Baroque Tardif: Soli is the first release by Florent Ghys on Cantaloupe. He will be releasing a full-length album in September 2011.

Notes From the Composer

In 2007, I returned to my hometown of Bordeaux, France, and decided to record a CD.

I soon asked myself: What would I write if I had to write for an ensemble in which I am the only player?

The reasons for this schizophrenic question are multiple. Returning to Bordeaux from Paris, I had the feeling of being musically isolated - of being out of tune with my new environment - and I couldn?t stop writing. I was also interested by the idea of breaking the boundary between the composer and the musician, and the feeling I had of sitting in the audience while my music was being played onstage wasn?t, to be honest, all that satisfying.

I didn't intend to compose a solo for myself playing the upright bass, nor did I intend to compose a piece for me and a fleet of clones, but I did intend to create a "multiple-me" ensemble.

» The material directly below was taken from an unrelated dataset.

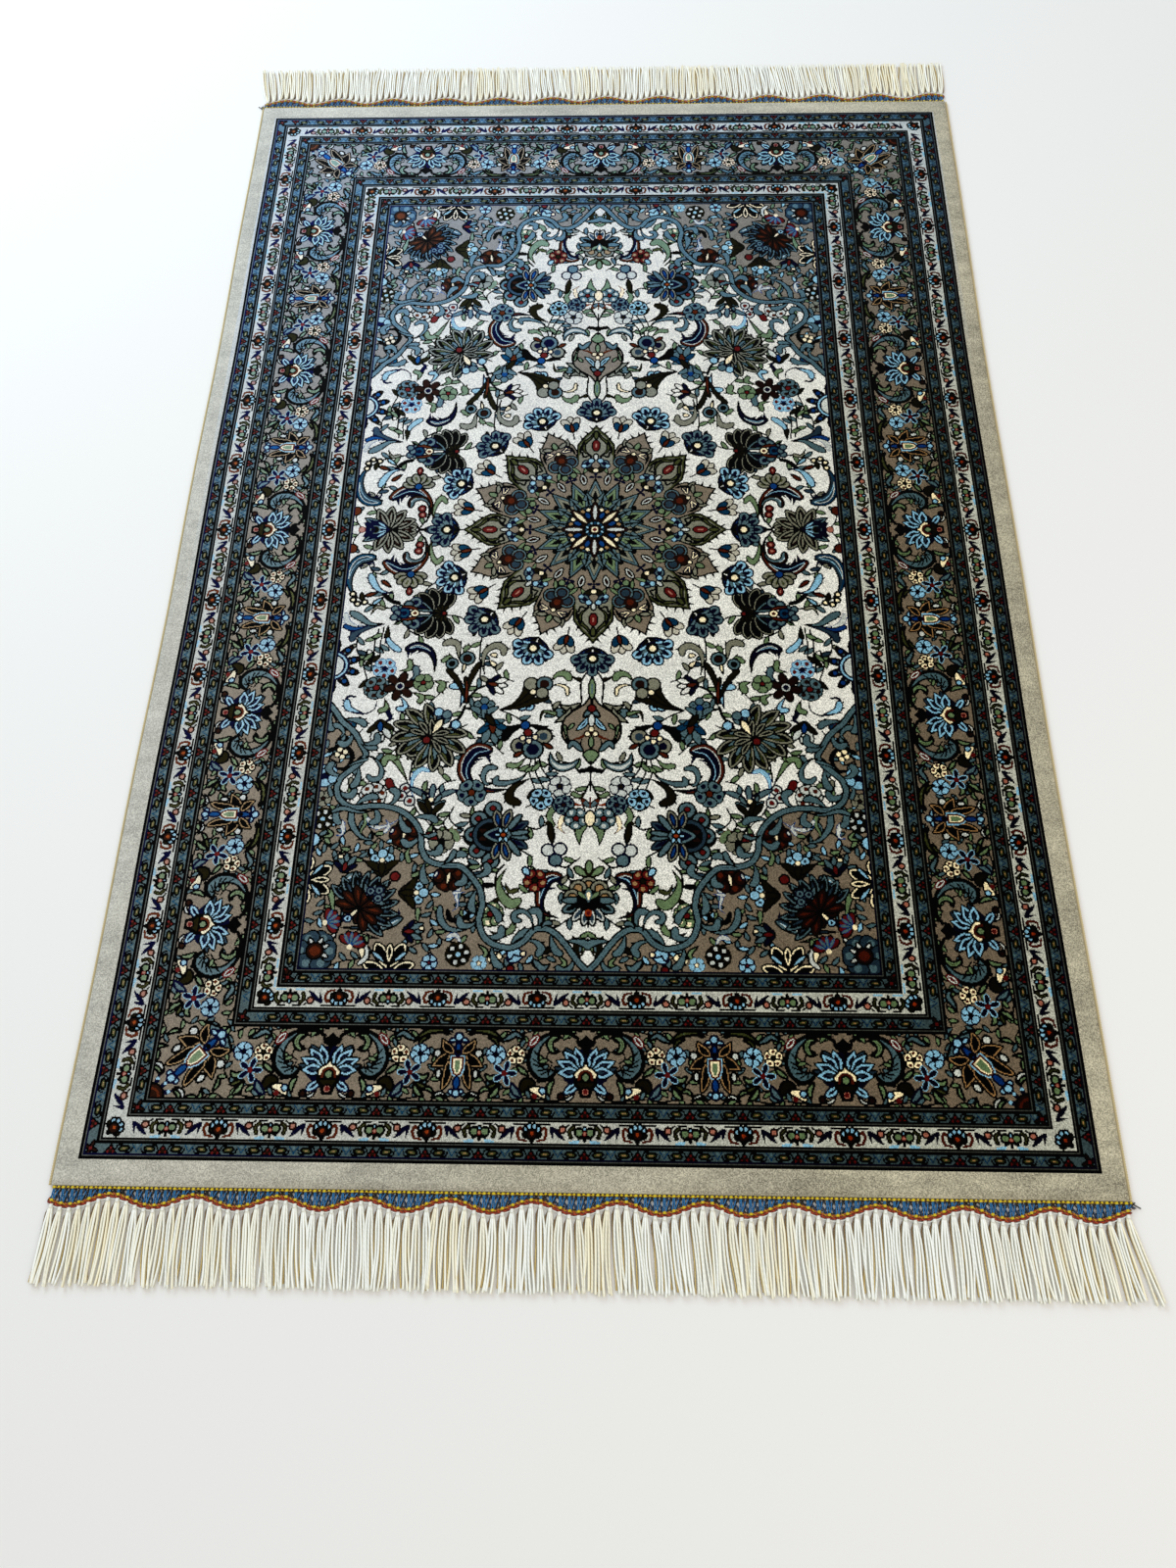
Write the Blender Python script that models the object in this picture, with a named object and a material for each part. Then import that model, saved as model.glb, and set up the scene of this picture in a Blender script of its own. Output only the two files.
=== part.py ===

I know multi-track recording will never replace live recording, but multi-tracking was an interesting starting point to see if I was going to change my compositional process while writing strictly for me - after all, the instrumentation for the EP was linked only to the instruments I can actually play. I could have an upright bass, a bass, a guitar, an electric guitar, a voice. I could also use a pianino (a small 6 octaves piano) and hit some dishes in my kitchen.

Doing everything by myself - from composition to cover design - was also a way to take time and to control everything, as opposed to the experiences I had in the past with rushed rehearsals, bad recordings, etc.

In retrospect I can say it's also revealing of the recent social changes we've had in France shifting from a collective atmosphere to an increasingly individualistic society.